La sensación hueca, de vacío que se me quedó, tan solo la podría haber escrito él, la única persona capaz de contar, cantar y poner palabras a las sensaciones más amargas y complexas por las que todo Ser Humano discurre alguna vez. Y es por eso por lo que, posiblemente, Robe ha marcado a tantas personas generando semejante impacto, porque sus letras podrían extrapolarse a sus vidas, a momentos determinados, a circunstancias particulares, a emociones que abarcan todo un arcoíris que no va del violeta al rojo, sino del negro al blanco, nunca al revés. Desde la adolescencia y su rebeldía natural, su desafío a la autoridad, la incomprensión, el primer amor, el primer desamor, la necesidad o lo innecesario de pertenecer; la juventud, la exploración, las dudas, el futuro incierto, las caídas, las recaídas; la adultez, el desengaño, la responsabilidad, el orgullo o la insatisfacción, el cansancio, el hartazgo; la madurez, la añoranza de lo que quedó atrás, la templanza, los duelos, el miedo al paso del tiempo, el deseo de que el mismo pase; la vejez, la reflexión, la calma, la sabiduría, la rectificación, la evaluación.

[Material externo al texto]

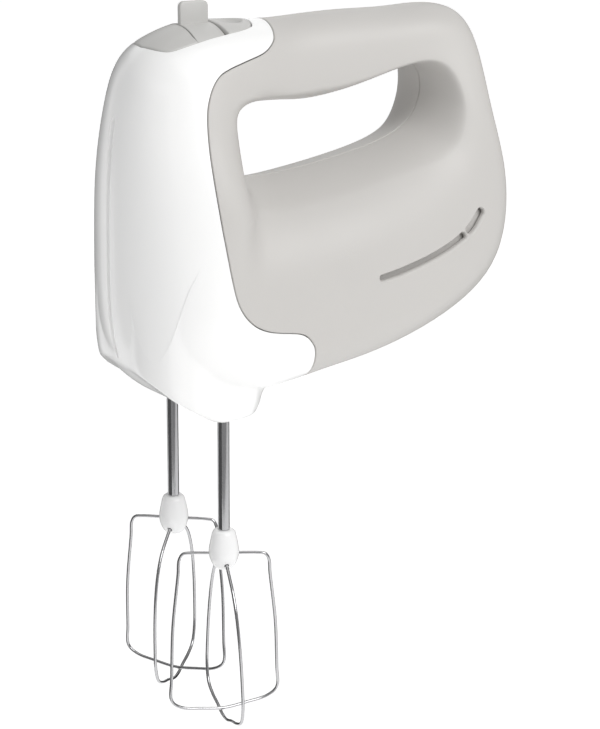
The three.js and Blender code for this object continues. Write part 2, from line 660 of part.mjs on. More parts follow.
// The teeth lean with the worm's thread, so each layer is turned a little.
function addWheel(side, y, phase) {
	const shape = outlineShape(wheelOutline(phase));
	const hole = new THREE.Path(circle(0, 0, SPINDLE_R + GAP, 24).reverse().map(([a, b]) => new THREE.Vector2(a, b)));
	shape.holes.push(hole);
	const geometry = new THREE.ExtrudeGeometry(shape, { depth: WHEEL_W, bevelEnabled: false, steps: 1 });
	const position = geometry.attributes.position;
	const lean = LEAD / (2 * Math.PI * WORM_R) / WHEEL_R;
	for (let i = 0; i < position.count; i++) {
		const z = position.getZ(i) - WHEEL_W / 2;
		const point = new THREE.Vector2(position.getX(i), position.getY(i));
		point.rotateAround(new THREE.Vector2(0, 0), z * lean);
		position.setXYZ(i, point.x, point.y + y, z + MOTOR_Z);
	}
	addPiece(side + '_worm_wheel', toSolid(geometry), 'nylon');
}

function addSpindle(side, y) {
	const tube = turned([[BORE_R, 0.6], [SPINDLE_R, 0.6], [SPINDLE_R, SPINDLE_TOP], [BORE_R, SPINDLE_TOP],
		[BORE_R, 0.6]], 24, 0, y);
	const slot = block(-4.4, 4.4, y - 1, y + 1, 0, 16);
	addPiece(side + '_spindle', tube.subtract(slot), 'steel');
}

// The worm: a core with one thread wound round it.
function addWorm() {
	const coreR = WORM_R - 1.25 * ADDENDUM;
	const tipR = WORM_R + ADDENDUM - 0.15;
	const thick = (LEAD - BACKLASH) / 2;
	const half = 12;
	const core = turnedOnMotor([[MOTOR_R + 0.25, -half - 3], [coreR, -half - 3], [coreR, half + 3],
		[MOTOR_R + 0.25, half + 3], [MOTOR_R + 0.25, -half - 3]], 24);
	const flank = [
		[coreR - 0.5, -thick * 0.85], [coreR - 0.5, thick * 0.85], [tipR, thick * 0.33], [tipR, -thick * 0.33],
	];
	const turns = 2 * (half - 1.5) / LEAD;
	const steps = Math.round(turns * 12);
	const point = (u, v, target) => {
		const corner = Math.round(v * 4) % 4;
		const [r, dx] = flank[corner];
		const a = 2 * Math.PI * turns * (u - 0.5);
		target.set(LEAD / 2 + LEAD * a / (2 * Math.PI) + dx, r * Math.cos(a), MOTOR_Z + r * Math.sin(a));
	};
	const thread = new ParametricGeometry(point, steps, 4);
	const capped = closeEnds(thread, steps, 4);
	addPiece('worm', core.add(toSolid(capped)), 'steel');
}

// Closes the two open ends of a swept four-sided thread with two triangles each.
function closeEnds(geometry, steps, sides) {
	const index = Array.from(geometry.index.array);
	const row = steps + 1;
	const at = (i, j) => j * row + i;
	index.push(at(0, 0), at(0, 1), at(0, 2), at(0, 0), at(0, 2), at(0, 3));
	index.push(at(steps, 0), at(steps, 2), at(steps, 1), at(steps, 0), at(steps, 3), at(steps, 2));
	geometry.setIndex(index);
	return geometry;
}

function addGearFrame() {
	const base = block(-17, 21.5, -29, 29, 30, 33);
	const front = block(-25, -18.4, -7, 7, 30, 73);
	const rear = block(18.2, 21.5, -30, 30, 30, 61);
	const top = block(-25, 21.5, -30, 30, 58, 61);
	const shelf = block(-25, EJECT_X + 7.5, -7, 7, 72, 78.4);
	const rodWay = block(EJECT_X - 3.4, EJECT_X + 3.4, -2.4, 2.4, 65, 90);
	const shaftHole = turnedOnMotor(rodProfile(MOTOR_R + 1, 0, 40), 16);
	const bearingHole = turnedOnMotor(rodProfile(5 + GAP, -40, -10), 16);
	const armWay = block(EJECT_X - 3.6, 4, -4.6, 4.6, 62, 71);
	let frame = base.add(front).add(rear).add(top).add(shelf).subtract(shaftHole).subtract(bearingHole);
	for (const y of [-SPINDLE_PITCH / 2, SPINDLE_PITCH / 2]) {
		frame = frame.subtract(turned(rodProfile(SPINDLE_R + 0.35, 20, 80), 24, 0, y));
	}
	addPiece('gear_frame', frame.subtract(armWay).subtract(rodWay), 'dark');
}

// ---------------------------------------------------------------- motor
function addRotor() {
	addPiece('motor_shaft', turnedOnMotor(rodProfile(MOTOR_R, -26, 114), 16), 'steel');
	addPiece('armature_core', turnedOnMotor(ringProfile(MOTOR_R + 0.25, ARMATURE_R, 53, 77), 24), 'lamination');
	addPiece('front_winding', turnedOnMotor([[MOTOR_R + 0.25, 45], [9, 45], [13, 47.5], [13.2, 52.7],
		[MOTOR_R + 0.25, 52.7], [MOTOR_R + 0.25, 45]], 20), 'copper');
	addPiece('rear_winding', turnedOnMotor([[MOTOR_R + 0.25, 77.3], [13.2, 77.3], [13, 82.5], [9, 85],
		[MOTOR_R + 0.25, 85], [MOTOR_R + 0.25, 77.3]], 20), 'copper');
	addPiece('commutator', turnedOnMotor([[MOTOR_R + 0.25, 88], [9.5, 88], [9.5, 89.5], [8, 89.5], [8, 103],
		[MOTOR_R + 0.25, 103], [MOTOR_R + 0.25, 88]], 24), 'copper');
}

function addFan() {
	let fan = turnedOnMotor(ringProfile(MOTOR_R + 0.25, 6, 26, 38), 20);
	fan = fan.add(turnedOnMotor(ringProfile(5, FAN_R, 26, 27.6), 32));
	const blade = crosswise([[27, MOTOR_Z + 5.5], [38, MOTOR_Z + 5.5], [38, MOTOR_Z + FAN_R - 1],
		[27, MOTOR_Z + FAN_R - 0.4]], -0.6, 0.6);
	for (let k = 0; k < 10; k++) {
		const geometry = toGeometry(blade);
		geometry.translate(0, 0, -MOTOR_Z);
		geometry.rotateX(2 * Math.PI * k / 10);
		geometry.translate(0, 0, MOTOR_Z);
		fan = fan.add(toSolid(geometry));
	}
	addPiece('cooling_fan', fan, 'nylon');
}

function addField() {
	const section = block(52, 78, -27, 27, MOTOR_Z - 25, MOTOR_Z + 25);
	const bore = turnedOnMotor(rodProfile(FIELD_BORE, 40, 90), 28);
	const windows = block(50, 80, -22, 22, MOTOR_Z - 11, MOTOR_Z + 11);
	addPiece('field_core', section.subtract(bore).subtract(windows), 'lamination');
	for (const [name, side] of [['lower_field_coil', -1], ['upper_field_coil', 1]]) {
		const ends = block(44, 51.7, -19, 19, MOTOR_Z + side * 19.5 - 4.5, MOTOR_Z + side * 19.5 + 4.5)
			.add(block(78.3, 86, -19, 19, MOTOR_Z + side * 19.5 - 4.5, MOTOR_Z + side * 19.5 + 4.5));
		const low = Math.min(side * 10.6, side * 5);
		const legs = block(44, 86, 17, 21.6, MOTOR_Z + low, MOTOR_Z + low + 5.6)
			.add(block(44, 86, -21.6, -17, MOTOR_Z + low, MOTOR_Z + low + 5.6));
		const corners = block(44, 51.7, 14, 21.6, MOTOR_Z + side * 14 - 9, MOTOR_Z + side * 14 + 9)
			.add(block(44, 51.7, -21.6, -14, MOTOR_Z + side * 14 - 9, MOTOR_Z + side * 14 + 9))
			.add(block(78.3, 86, 14, 21.6, MOTOR_Z + side * 14 - 9, MOTOR_Z + side * 14 + 9))
			.add(block(78.3, 86, -21.6, -14, MOTOR_Z + side * 14 - 9, MOTOR_Z + side * 14 + 9));
		addPiece(name, ends.add(legs).add(corners), 'copper');
	}
}

function addBrushes() {
	const x = 96;
	for (const [side, s] of [['left', -1], ['right', 1]]) {
		const from = (a, b) => [Math.min(s * a, s * b), Math.max(s * a, s * b)];
		const box = block(x - 4.5, x + 4.5, ...from(11, 25), MOTOR_Z - 4.5, MOTOR_Z + 4.5);
		const way = block(x - 3.3, x + 3.3, ...from(10, 23.5), MOTOR_Z - 3.3, MOTOR_Z + 3.3);
		addPiece(side + '_brush_holder', box.subtract(way), 'brass');
		addPiece(side + '_brush', block(x - 3, x + 3, ...from(8.4, 16), MOTOR_Z - 3, MOTOR_Z + 3), 'carbon');
		const coil = new Coil([x, 0, MOTOR_Z], 'y', 2.2, s * 16.8, s * 22.8, 4);
		addPiece(side + '_brush_spring', wire(coil, 0.35, 32, 4), 'steel');
	}
}

function addBearings() {
	addPiece('front_bearing', turnedOnMotor(ringProfile(MOTOR_R + GAP, 5, -25, -18.5), 16), 'brass');
	addPiece('rear_bearing', turnedOnMotor(ringProfile(MOTOR_R + GAP, 5, 106, 112), 16), 'brass');
	const plate = block(107, 110.5, -20, 20, MOTOR_Z - 12, MOTOR_Z + 20);
	const hole = turnedOnMotor(rodProfile(5 + GAP, 100, 120), 16);
	addPiece('rear_bracket', plate.subtract(hole), 'dark');
}

// ---------------------------------------------------------------- cord inlet
const INLET_Z = 88;

function inletCut() {
	return lengthwise(circle(0, INLET_Z, 5.6, 20), 124, 160);
}

function addInlet() {
	const tube = lengthwise(circle(0, INLET_Z, 5.2, 20), 122, 135.3);
	const bore = lengthwise(circle(0, INLET_Z, 3.6, 16), 120, 160);
	addPiece('cord_gland', tube.subtract(bore), 'dark');
}

addHousing();
addEjectButton();
addEjectPusher();
addEjectSpring();
addSelector();
addTurboButton();
addSwitches();
addBeater('left', -SPINDLE_PITCH / 2, NEAR_LOOP, NEAR_LEAF);
addBeater('right', SPINDLE_PITCH / 2, FAR_LOOP, FAR_LEAF);
addSpindle('left', -SPINDLE_PITCH / 2);
addSpindle('right', SPINDLE_PITCH / 2);
addWheel('left', -SPINDLE_PITCH / 2, Math.PI / 2 + Math.PI / WHEEL_TEETH);
addWheel('right', SPINDLE_PITCH / 2, -Math.PI / 2);
addWorm();
addGearFrame();
addBearings();
addRotor();
addFan();
addField();
addBrushes();
addInlet();

export default root;
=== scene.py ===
"""Hand mixer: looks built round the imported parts, in the order in which the mixer is put together."""

import math

import bpy
import numpy as np
from mathutils import Matrix


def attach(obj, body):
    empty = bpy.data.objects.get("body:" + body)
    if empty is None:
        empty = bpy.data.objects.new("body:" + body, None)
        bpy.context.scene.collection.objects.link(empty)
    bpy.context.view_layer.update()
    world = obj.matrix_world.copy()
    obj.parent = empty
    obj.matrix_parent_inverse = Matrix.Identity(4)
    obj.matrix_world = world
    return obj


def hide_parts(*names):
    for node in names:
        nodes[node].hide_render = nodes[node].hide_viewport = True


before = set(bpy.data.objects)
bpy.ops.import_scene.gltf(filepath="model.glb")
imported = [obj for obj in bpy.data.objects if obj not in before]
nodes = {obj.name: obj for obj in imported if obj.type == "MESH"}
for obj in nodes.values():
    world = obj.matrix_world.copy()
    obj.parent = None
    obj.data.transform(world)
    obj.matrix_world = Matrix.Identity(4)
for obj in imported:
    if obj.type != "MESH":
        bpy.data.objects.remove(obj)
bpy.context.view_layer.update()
MM = 0.001


# ---------------------------------------------------------------- camera
# A long lens, a little above the mixer and off its nose, so that the near side of the housing shows.
SIDE_ANGLE = math.radians(-31.389)
HEIGHT_ANGLE = math.radians(18.0)
TILT = math.radians(0.455)
STAND_OFF = 0.7983
ASIDE = -0.041217
BELOW = -0.015222

back = np.array([math.sin(SIDE_ANGLE) * math.cos(HEIGHT_ANGLE),
                 -math.cos(SIDE_ANGLE) * math.cos(HEIGHT_ANGLE), math.sin(HEIGHT_ANGLE)])
level = np.array([math.cos(SIDE_ANGLE), math.sin(SIDE_ANGLE), 0.0])
upright = np.cross(back, level)
right = level * math.cos(TILT) + upright * math.sin(TILT)
above = upright * math.cos(TILT) - level * math.sin(TILT)
place = back * STAND_OFF - right * ASIDE - above * BELOW

lens = bpy.data.cameras.new("camera")
lens.sensor_fit = "VERTICAL"
lens.sensor_height = 36
lens.lens = 98.31
camera = bpy.data.objects.new("camera", lens)
turned = np.stack([right, above, back], 1)
camera.matrix_world = Matrix([[*row, p] for row, p in zip(turned, place)] + [[0, 0, 0, 1]])
bpy.context.scene.collection.objects.link(camera)
bpy.context.scene.camera = camera


# ---------------------------------------------------------------- studio
# A pale floor that curves up into a softly lit backdrop, three large lamps, and dark boards that
# only the bright wires and shafts show, as reflections.
def add_mesh(name, points, faces):
    """An object at the origin with these points, given in millimetres, and faces."""
    mesh = bpy.data.meshes.new(name)
    mesh.from_pydata((np.asarray(points, float).reshape(-1, 3) * MM).tolist(), [], faces)
    mesh.validate()
    mesh.polygons.foreach_set("use_smooth", np.ones(len(mesh.polygons), bool))
    piece = bpy.data.objects.new(name, mesh)
    bpy.context.scene.collection.objects.link(piece)
    return piece


def grid_quads(rows, columns, around_rows=False, around_columns=False):
    """Corner numbers of the quads between neighbours on a grid; either way round may close on itself."""
    i = np.arange(rows if around_rows else rows - 1)[:, None]
    j = np.arange(columns if around_columns else columns - 1)[None, :]
    below, beside = (i + 1) % rows, (j + 1) % columns
    corners = [i * columns + j, below * columns + j, below * columns + beside, i * columns + beside]
    return np.stack(np.broadcast_arrays(*corners), -1).reshape(-1, 4)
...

Imagino que es por todo lo anterior, por saber leer el mundo con humanismo, por ser un psicólogo que no necesitó nunca de titulación académica pero sí de la experiencia de vivir el presente sin obviar que puede ser muy malo, pero sin olvidar que pudo ser aún peor, por lo que Robe, el menos corriente de los corrientes, me ha acompañado siempre desde aquel verano del 91 y seguirá acompañándome hasta que a mí también me se lleve el aire.

Me cuesta asumir que nadie nunca podrá volver a juntar música y literatura con tanta belleza como lo hizo él, y aunque lo sintamos así y nos encabrite, en realidad no nos ha dejado a medias; no se ha ido con la cama sin hacer y las ventanas sin cerrar. Dedicó toda su vida a enseñarnos y nos ha dejado las instrucciones, un libro de los muertos para que podamos seguir subiendo escalones en vida, aunque él ya no esté.

Gracias por ser; gracias por estar.

Descansa. Estoy seguro de que lo estás haciendo en paz.